We’re only flesh, John Lewis told an audience two years after Selma’s Bloody Sunday.
This was helpful for me. I just had a Covid Test this morning because of an upcoming surgical procedure that has been delayed by months because of Covid. So Trump’s making light of this evil virus was making my blood boil. But your right Jon I don’t won’t to be what Trump is – a hateful person. I also giggled when I saw your picture. Too cute for words! Thank you for making a bad day into a better day.
Thank you!
“As you press on for justice, be sure to move with dignity and discipline, using only the weapon of love. Let no man pull you so low as to hate him. Always avoid violence. If you succumb to the temptation of using violence in your struggle, unborn generations will be the recipients of a long and desolate night of bitterness, and your chief legacy to the future will be an endless reign of meaningless chaos.” – Martin Luther King, Jr.
Jon…
Much wisdom in this posting.

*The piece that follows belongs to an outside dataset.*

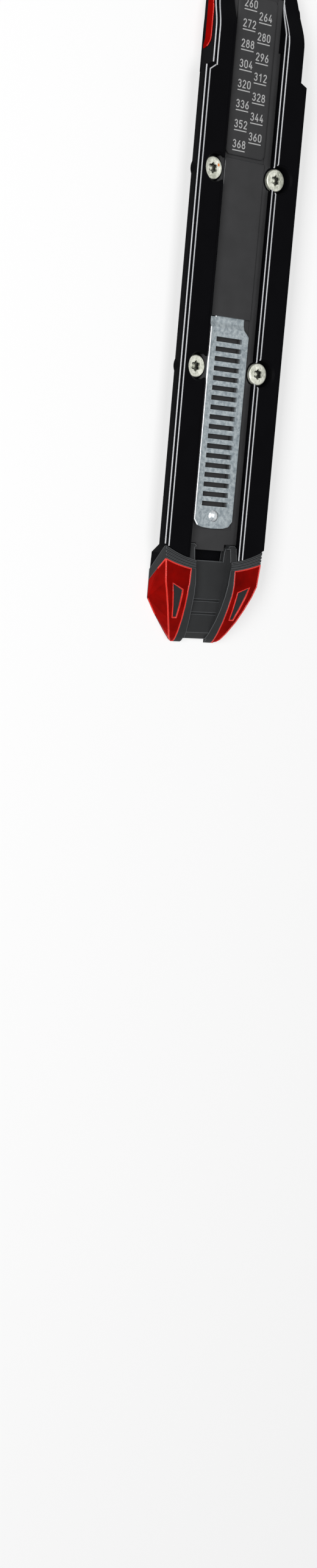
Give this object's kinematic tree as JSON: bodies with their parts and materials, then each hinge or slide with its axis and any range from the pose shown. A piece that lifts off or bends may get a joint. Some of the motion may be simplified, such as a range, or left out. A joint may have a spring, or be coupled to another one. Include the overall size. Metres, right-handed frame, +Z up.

Some time ago, I realized I was becoming infected by a similar political hate, driven from the opposite polarity. I put an end to it. I affirmed that such an attitude was not going to become part of me.
I have neighbors and friends with much in common. I’m not willing to give them up because of any political differences. “For every action, there is an equal and opposite reaction.” That law applies in physics, but not to human behavior.
I’m reminded of this quote attributed to Einstein: “We cannot solve our problems with the same level of thinking that created them.” As you wrote, John Lewis came to realize this: “‘I’m not going to hate. I’m not going to become bitter. I’m not going to live a hostile life.”
The near future will hold many challenges for our country. We cannot successfully address them with the current mindset.
The Prophet of Bedlam Farm.
Thank you for sharing your peace, Jom.